Of course, amazon is more than just books now. It hawks just about dot-com everything. And if you get into a problem with a delivery like I did a few weeks back, you get the best horrible customer service correspondence in the world. Long letters in need of an editor. Cookie-cutter apologies that sound as sincere and as empty of humanity as a Donald Trump rally.

In fact, when my 2-day delivery never showed up and I asked why, amazon customer service assured me it would arrive on Day 3. Then Day 4. Would you believe Day 5? Uh, no. So the amazon solution was this: To show they care and to assuage my alarm, they offered me a one-month extension of our amazon prime membership (retail value: $8.43).

I replied, “Button up your shirt because your heart’s falling out!” but they didn’t get the idiom and probably considered me an idiot. A brief glimpse of human irritation slipped out when the long-winded response (an amazon staple) included a reference to concern about my “precious time.” Sarcasm dot com. Even amazon customer service reps in need of an editor and a Strunk & White lesson on succinct writing are subject to it.

Which brings me to Barnes & Noble, the step-child in the behemoth bookselling world. I did the usual irate customer act and took my business elsewhere, elsewhere meaning Barnes & Ignoble. My amazon grudge order will arrive in a week or so, depending on pony changes (they ship Pony Express, apparently).

Still, these days, you can’t take behemoth booksellers for granted, just like you can’t take successful deliveries for granted. In an article in the New Republic, culture news editor Alex Shephard writes that the impending demise of B&N will hurt writers. No, not the rich-get-richer writers referenced  in my last post. The little guys (includes 99.3% of poets). The rising stars. The literary outsiders. Here’s Shephard on what will happen if B&N goes the way of Borders:

“…Big-name authors, like Malcolm Gladwell or James Patterson, will probably be fine. So too will writers who specialize in romance, science fiction, manga, and commercial fiction—genres with devoted audiences, who have already gravitated to Amazon’s low prices. But Barnes & Noble is essential to publishers of literary fiction—the so-called “serious” works that get nominated for Pulitzers and National Book Awards.
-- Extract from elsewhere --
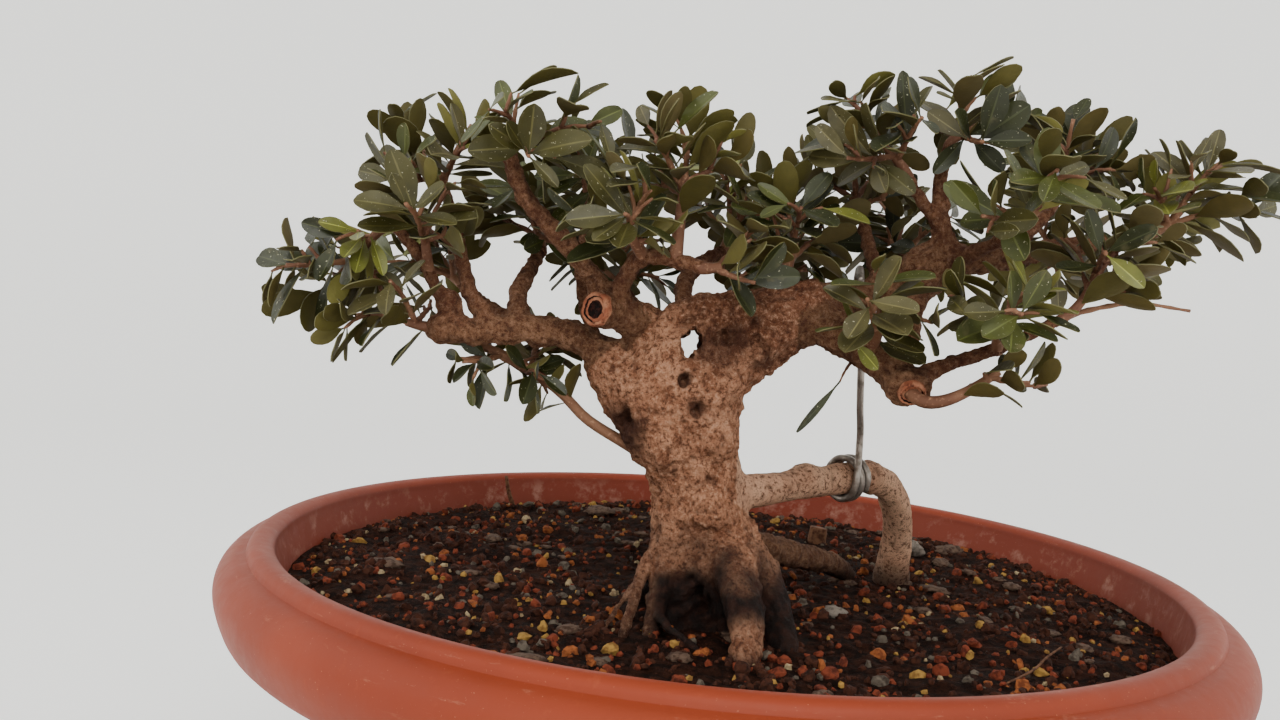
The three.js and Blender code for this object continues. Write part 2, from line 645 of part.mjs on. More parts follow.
// Points along a leaf's midrib and both its edges, from near its root to its tip
function bladePoints({ base, ahead, side, length, width }) {
  const points = [];
  for (let i = 2; i <= BLADE_STEPS; i += 1) {
    const share = i / BLADE_STEPS;
    const half = 0.5 * width * (1 - Math.abs(2 * share - 1));
    for (const across of [-1, -0.5, 0, 0.5, 1]) {
      const point = base.clone().addScaledVector(ahead, share * length);
      points.push(point.addScaledVector(side, across * half));
    }
  }
  return points;
}

function meetsLeaf(point, { base, ahead, side, length, width }) {
  const from = point.clone().sub(base);
  const share = from.dot(ahead) / length;
  if (share < 0.08 || share > 1.05) return false;
  const half = 0.5 * width * (1 - Math.abs(2 * share - 1)) + BLADE_GAP;
  const face = ahead.clone().cross(side);
  return Math.abs(from.dot(side)) < half && Math.abs(from.dot(face)) < BLADE_GAP;
}

function leafFits(mass, leaf, placed, twigs) {
  leaf.blade = bladePoints(leaf);
  for (const point of leaf.blade) {
    if (roomIn(mass, point) < 2 * GAP) return false;
    if (!clearOfLimbs(point, LEAF_LIMB_GAP, mass.name)) return false;
  }
  for (const other of placed) {
    if (leaf.blade.some((point) => meetsLeaf(point, other))) return false;
    if (other.blade.some((point) => meetsLeaf(point, leaf))) return false;
  }
  const near = SHOOT_RADIUS + LEAF_TWIG_GAP;
  return !twigs.some((twig) => leaf.blade.some((point) => distanceTo(twig, point) < near));
}

// Opposite leaves, each pair turned a quarter from the last, from the shoot's tip back to its root.
// A leaf that doesn't fit is tried again a little turned and smaller, and then skipped.
function addLeaves(mass, shoot, draw, leaves, otherTwigs) {
  const length = shoot.distance();
  const axis = shoot.delta(new THREE.Vector3()).normalize();
  let turn = draw() * Math.PI;
  for (let back = 0; back < LEAFY_SHARE * length; back += NODE_SPACING) {
    const point = shoot.at(1 - (back + TIP_INSET) / length, new THREE.Vector3());
    for (const sign of [1, -1]) {
      const open = (back === 0 ? TIP_OPENING : SIDE_OPENING) + OPENING_SPREAD * draw();
      const long = LEAF_LENGTH * (mass.plan.leaf ?? 1) * (LEAF_SIZE_LEAST + LEAF_SIZE_SPREAD * draw());
      for (const [twist, shrink] of LEAF_TRIES) {
        const across = new THREE.Vector3().crossVectors(axis, UP).normalize();
        across.applyAxisAngle(axis, turn + twist);
        const ahead = axis.clone().multiplyScalar(Math.cos(open));
        ahead.addScaledVector(across, sign * Math.sin(open));
        const side = new THREE.Vector3().crossVectors(axis, ahead).normalize();
        const size = long * shrink;
        const leaf = { base: point, ahead, side, length: size, width: size * LEAF_WIDTH };
        if (leafFits(mass, leaf, leaves, otherTwigs)) {
          leaves.push(leaf);
          break;
        }
      }
    }
    turn += Math.PI / 2;
  }
}

function shootLine(mass, stem, draw, k, count) {
  const height = 1 - (SHOOT_FAN * (k + 0.5)) / count;
  const ring = Math.sqrt(Math.max(0, 1 - height * height));
  const angle = k * GOLDEN_ANGLE + mass.seed;
  const way = new THREE.Vector3(ring * Math.cos(angle), ring * Math.sin(angle), height / CROWN_SQUASH);
  const start = stem.getPointAt(SHOOT_FIRST + SHOOT_FIRST_SPREAD * draw());
  const far = (SHOOT_REACH + SHOOT_REACH_SPREAD * draw()) * mass.reach;
  return new THREE.Line3(start, mass.centre.clone().addScaledVector(way, far));
}

function shootFits(mass, line) {
  for (let i = 0; i <= BLADE_STEPS; i += 1) {
    const point = line.at(i / BLADE_STEPS, new THREE.Vector3());
    if (roomIn(mass, point) < SHOOT_RADIUS + GAP) return false;
    if (!clearOfLimbs(point, SHOOT_RADIUS + SHOOT_LIMB_GAP, mass.name)) return false;
  }
  return true;
}

function shootBody(line) {
  const length = line.distance();
  const shoot = new THREE.CylinderGeometry(SHOOT_TIP_RADIUS, SHOOT_RADIUS, length, 3);
  const axis = line.delta(new THREE.Vector3()).normalize();
  shoot.applyQuaternion(new THREE.Quaternion().setFromUnitVectors(ALONG, axis));
  return solid(shoot.translate(...line.getCenter(new THREE.Vector3()).toArray()));
}

function buildMass(mass) {
  const draw = random(mass.seed);
  const { stem } = mass;
  const count = mass.plan.shoots ?? Math.round(mass.reach / SHOOT_SHARE);
  const shoots = [];
  const stemLines = [];
  for (let i = 0; i < stem.steps; i += 1) {
    const [low, high] = [i / stem.steps, (i + 1) / stem.steps];
    stemLines.push(new THREE.Line3(stem.curve.getPointAt(low), stem.curve.getPointAt(high)));
  }
  for (let k = 0; k < count; k += 1) {
    const line = shootLine(mass, stem.curve, draw, k, count);
    if (shootFits(mass, line)) shoots.push(line);
  }
  const leaves = [];
  for (const shoot of shoots) {
    const others = shoots.filter((other) => other !== shoot);
    addLeaves(mass, shoot, draw, leaves, [...others, ...stemLines]);
  }
  let body = rod(stem.curve, stem.radii, 3, stem.steps);
  for (const shoot of shoots) body = body.add(shootBody(shoot));
  for (const leaf of leaves) body = body.add(leafBody(leaf));
  const { on, from = 1 } = mass.plan;
  if (on === 'trunk') body = body.subtract(trunkShape(GAP));
  else if (from < 1) body = body.subtract(limbs[on].shape(GAP));
  place(mass.name, body, FOLIAGE);
}

buildPot();
buildSoil();
buildTrunk();
buildLimbs();
const wire = buildWire();

for (const [name, limb] of Object.entries(limbs)) addLinks(name, limb.curve, limb.radii, limb.steps);
for (const part of TRUNK_PARTS) {
  const { curve, radii, steps } = limbOf(part);
  addLinks('trunk', curve, radii, steps);
}
addLinks('guy_wire', wire, [WIRE_RADIUS, WIRE_RADIUS], WIRE_STEPS);
for (const mass of masses) {
  mass.stem = stemOf(mass);
  addLinks(mass.name, mass.stem.curve, mass.stem.radii, STEM_LINKS);
}
for (const mass of masses) buildMass(mass);

export default model;
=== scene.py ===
# Potted dwarf olive, grown as a bonsai: bark, twigs, leaves, filling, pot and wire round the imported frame.
import math
from functools import reduce

import bmesh
import bpy
import numpy as np
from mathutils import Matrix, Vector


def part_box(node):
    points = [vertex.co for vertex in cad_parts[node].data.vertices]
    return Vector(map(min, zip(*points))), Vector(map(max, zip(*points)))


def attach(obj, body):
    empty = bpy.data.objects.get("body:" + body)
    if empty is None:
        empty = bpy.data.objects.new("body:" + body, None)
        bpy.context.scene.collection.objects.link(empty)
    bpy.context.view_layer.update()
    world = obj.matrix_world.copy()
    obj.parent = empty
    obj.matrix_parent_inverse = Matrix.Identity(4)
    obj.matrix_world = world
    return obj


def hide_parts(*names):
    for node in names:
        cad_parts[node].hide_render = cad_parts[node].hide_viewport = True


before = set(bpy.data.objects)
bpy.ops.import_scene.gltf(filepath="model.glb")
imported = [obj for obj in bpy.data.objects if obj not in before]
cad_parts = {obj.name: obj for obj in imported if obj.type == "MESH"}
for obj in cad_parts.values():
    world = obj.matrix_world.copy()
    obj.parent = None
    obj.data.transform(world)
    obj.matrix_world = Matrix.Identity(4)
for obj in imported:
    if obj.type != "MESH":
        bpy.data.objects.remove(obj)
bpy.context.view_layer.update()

import openvdb
from mathutils import Matrix, Quaternion, Vector, kdtree, noise

# Shapes are worked out in millimetres, and Blender's objects are in metres
MM = 0.001
UP = np.array([0.0, 0.0, 1.0])

# Sizes that the frame gives
RIM_RADIUS, _, POT_HEIGHT = np.array(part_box("pot")[1]) / MM
SOIL_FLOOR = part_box("soil")[0][2] / MM

# The filling's level below the lip
SOIL_DROP = 14.0
SOIL_TOP = POT_HEIGHT - SOIL_DROP

# Sizes of the pot
LIP_RADIUS = 161.5
BODY_RADIUS = 152.0
BASE_RADIUS = 104.0
WALL = 4.0
FLOOR = 5.0
RIM_DEPTH = 28.0
DRAIN_HOLES = 4
DRAIN_RADIUS = 6.0
DRAIN_RING = 62.0

# The point on the soil that the tree is measured from
TREE = np.array([-12.0, -60.0, SOIL_TOP])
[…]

Without the initial orders Barnes & Noble places, and the visibility its shelves provide, breakout hits by relative unknowns—books like Anthony Doerr’s All the Light We Cannot See or Emily St. John Mandel’s Station Eleven—will suffer.

In a world without Barnes & Noble, risk-averse publishers will double down on celebrity authors and surefire hits. Literary writers without proven sales records will have difficulty getting published, as will young, debut novelists. The most literary of novels will be shunted to smaller publishers. Some will probably never be published at all. And rigorous nonfiction books, which often require extensive research and travel, will have a tough time finding a publisher with the capital to fund such efforts.

The irony of the age of cultural abundance is that it still relies on old filters and distribution channels to highlight significant works. Barnes & Noble and corporate publishers still have enormous strides to make in fully reflecting America’s rich diversity. But without them, the kinds of books that challenge us, that spark intellectual debates, that push society to be better, will start to disappear. Without Barnes & Noble, we’ll be adrift in a sea of pulp.”  (The full article can be read here.)

Bad. Ugly, even. But amazon will just keep keeping on.

So maybe, in addition to supporting the little independent booksellers when you’re in their brick-and-mortar neighborhood, you can support one of the big guys on the ropes while you’re at it. For writers like us, the trickle-down economics of a Barnes & Noble implosion might just be the beginning of the end, also known as the end-of-publishing days.